Eine wohlwollende Billigung durch die französische Verwaltung ist anzunehmen. Ziel dieser Bewegung war ausdrücklich die völlige Abspaltung der Rheinlande von Preußen und die Errichtung einer Rheinischen Republik unter französischem Protektorat.

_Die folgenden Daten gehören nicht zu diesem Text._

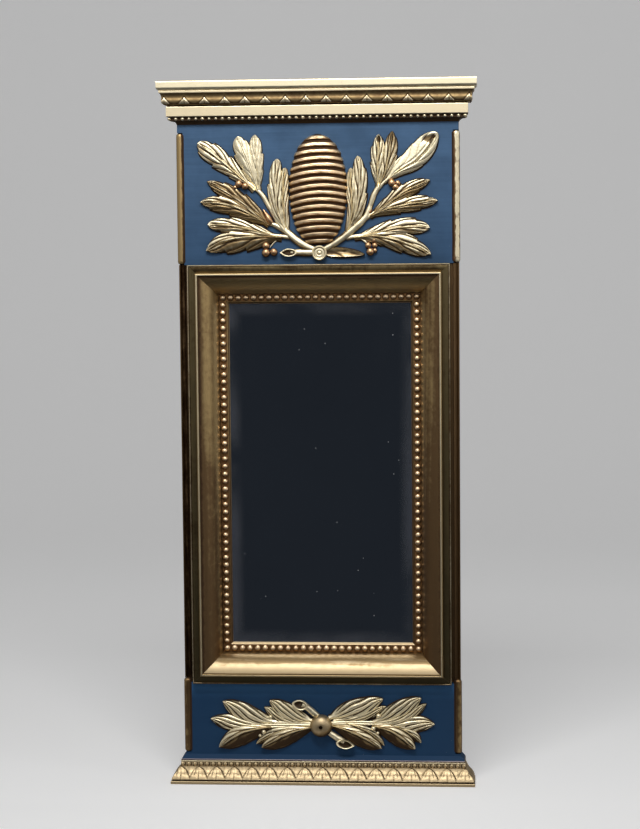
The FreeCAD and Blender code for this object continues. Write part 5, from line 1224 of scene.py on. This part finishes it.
class MIRROR_OT_foot(bpy.types.Operator):
    """Build the foot: plinth board, upright leaves on the flare, small pearls, light fillet and painted splay"""

    bl_idname = "mirror.foot"
    bl_label = "Foot"

    def execute(self, context):
        sizes = context.scene.mirror_sizes
        shell = Shell()
        flare_high = 16.7
        board = traced([(0.0, 0.0), (17.6, 0.0), (18.2, 0.6), (18.2, 3.2), (17.6, 3.8), (15.4, 3.9), (15.4, 5.0),
                        (0.0, 5.0)], 0.55)
        flare = traced([(0.0, 0.0), (15.4, 0.0), (15.4, 0.8), (17.2, 1.1, 17.0, -1), (12.4, 8.35, 17.0, 1),
                        (7.4, flare_high), (0.0, flare_high)], 0.4)
        bead = traced([(0.0, 0.0), (5.8, 0.0), (4.8, 5.0), (5.8, 5.1), (6.0, 5.4), (6.0, 6.5), (5.6, 6.9),
                       (5.4, 8.4), (4.8, 8.8), (0.0, 14.3)], 0.35)
        pitch = sizes.foot_leaf_pitch
        pearls = sizes.foot_pearl_pitch

        def leaves(along, out, up, relief):
            """Incised upright leaves: half width = 0.5 pitch * (1 - (up / 15.6) ** 1.8) ** 0.7."""
            side_of = (along / pitch + 0.5) % 1.0 - 0.5
            place = np.abs(side_of)
            front = (out > 7.0) * (up > 1.0) * (up < 16.5)
            tall = np.clip(up / 15.6, 0, 1)
            half = 0.5 * np.clip(1 - tall ** 1.8, 0, 1) ** 0.7
            edge = (half - place) * pitch
            body = smooth_step(-0.4, 0.5, edge)
            # Painted shadow: each leaf's dark outline is twice as strong on one side, the right side on the front
            line = np.exp(-((edge + 0.45) / 0.75) ** 2) * (0.5 + 0.5 * smooth_step(-0.1, 0.1, side_of))
            crown = 1 - np.clip(place / np.maximum(half, 0.02), 0, 1) ** 2
            midrib = np.exp(-(place * pitch / 0.6) ** 2) * smooth_step(0.8, 0.5, tall)
            stroke = np.exp(-((place * pitch - 2.2 - 5.0 * (1 - tall) ** 0.7) / 0.5) ** 2)
            stroke = stroke * smooth_step(0.25, 0.5, tall) * smooth_step(0.95, 0.8, tall) * body
            tip_half = 0.6 + 0.35 * np.clip(16.5 - up, 0, 9)
            tip = np.exp(-((place - 0.5) * pitch / tip_half) ** 2) * (1 - body)
            worked = 0.12 * ripple(3, along, up * 2, scale=9)
            raised = front * (-0.6 + 0.4 * body + 0.4 * crown * body - 0.5 * midrib - 0.4 * stroke - 0.5 * line
                              + 0.3 * tip + worked)
            carved = 0.54 + 0.12 * body - 0.75 * line - 0.5 * midrib - 0.5 * stroke + 0.12 * tip + 0.3 * worked
            return raised, np.where(front > 0.5, np.clip(carved, 0, 1), relief * (up > 1.2))

        def row(along, out, up, relief):
            """Round pearls in a sunk row: height = root(radius ** 2 - distance ** 2)."""
            radius = 2.45
            place = ((along / pearls + 0.5) % 1.0 - 0.5) * pearls
            away = np.sqrt(place ** 2 + (up - 2.5) ** 2)
            inside = (up < 5.0) * (out > 4.0) * (up > 0.05)
            pearl = np.sqrt(np.clip(radius ** 2 - away ** 2, 0, None))
            ring = np.exp(-((away - radius - 0.3) / 0.5) ** 2)
            # Painted light: each pearl's mark a little higher towards its top
            mark = np.clip(0.36 + 0.17 * pearl + 0.06 * (up - 2.5) - 0.5 * ring, 0, 1)
            mark = np.where(inside > 0.5, mark, relief) * ((up < 6.7) | (up > 8.2))
            return inside * (pearl * 0.75 - 0.6), mark

        for side in RUNS:
            points, relief = cornice_run(board, side, PLINTH_LOW[2], 5.0)
            shell.grid(points, relief * (board[None, :, 1] < 3.85), -0.1)
            points, relief = cornice_run(flare, side, PLINTH_HIGH[2], 0.75, leaves)
            Shell().grid(points, relief, 0.4).build(
                "foot_leaves_" + side, "mirror", "gilt", ["faded_gilt"], ["foot_leaf_" + side], 60)
            points, relief = cornice_run(bead, side, PLINTH_HIGH[2] + flare_high, 0.7, row)
            slots = np.digitize(bead[:, 1], (5.05, 6.6, 8.7))
            Shell().grid(points, relief, 0.4, slot=slots[None, :]).build(
                "foot_pearls_" + side, "mirror", "gilt",
                ["faded_gilt", "bright_gilt", "grey_gilt", "blue_distemper"], ["foot_bead_" + side], 50)
        shell.grid(body_slab(PLINTH_LOW[2], PLINTH_HIGH[2], 40), 0.5, 0.5)
        shell.build("plinth", "mirror", "gilt", ["faded_gilt"], ["plinth_board"])
        return {"FINISHED"}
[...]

Im Laufe der folgenden Jahre verschlechterte sich die allgemeine wirtschaftliche Lage in allen Teilen des Deutschen Reiches, das von zahlreichen Krisen und politischen Umbruchsversu-chen geschüttelt wurde. Zudem kam es immer wieder zu Auseinandersetzungen zwischen der französischen Besatzungsverwaltung und der deutschen Verwaltung. Im April 1921 errichtete Frankreich am Rhein eine Zollgrenze, was die Wirtschaft im besetzten Gebiet weiter schwächte.

Nach zahlreichen Protesten der deutschen und der englischen Regierung ließ die belgisch-französische Unterstützung der Separatisten schnell nach (deshalb bei uns „Verrat der Franzosen an der Rheinischen Republik“ genannt). Die Separatisten versuchten ihre Herrschaft mit Hilfe der von ihnen rekrutierten Schutztruppen aufrechtzuerhalten. Der Unterhalt der Truppen wurde durch „Requirierungen“ bei der Bevölkerung bestritten, wodurch die Situation an vielen Orten bis hin zu bewaffneten Auseinandersetzungen eskalierte.

Die Stimmung im Rheinland (ging damals von Duisburg/Ruhrgebiet/Köln bis Wiesbaden) war aufgeheizt, zumal die deutsche Polizei gegen separatistische Führungsfiguren vorging. Meist mußten die Verhafteten jedoch auf Druck der französischen Behörden wieder freigelassen werden. Am 23. September gab es im Wiesbadener Kurhaus eine separatistische Versammlung mit rund 2500 Teilnehmern, an deren Rande es zu Handgemengen unter Beteiligung französischer und deutscher Polizisten kam.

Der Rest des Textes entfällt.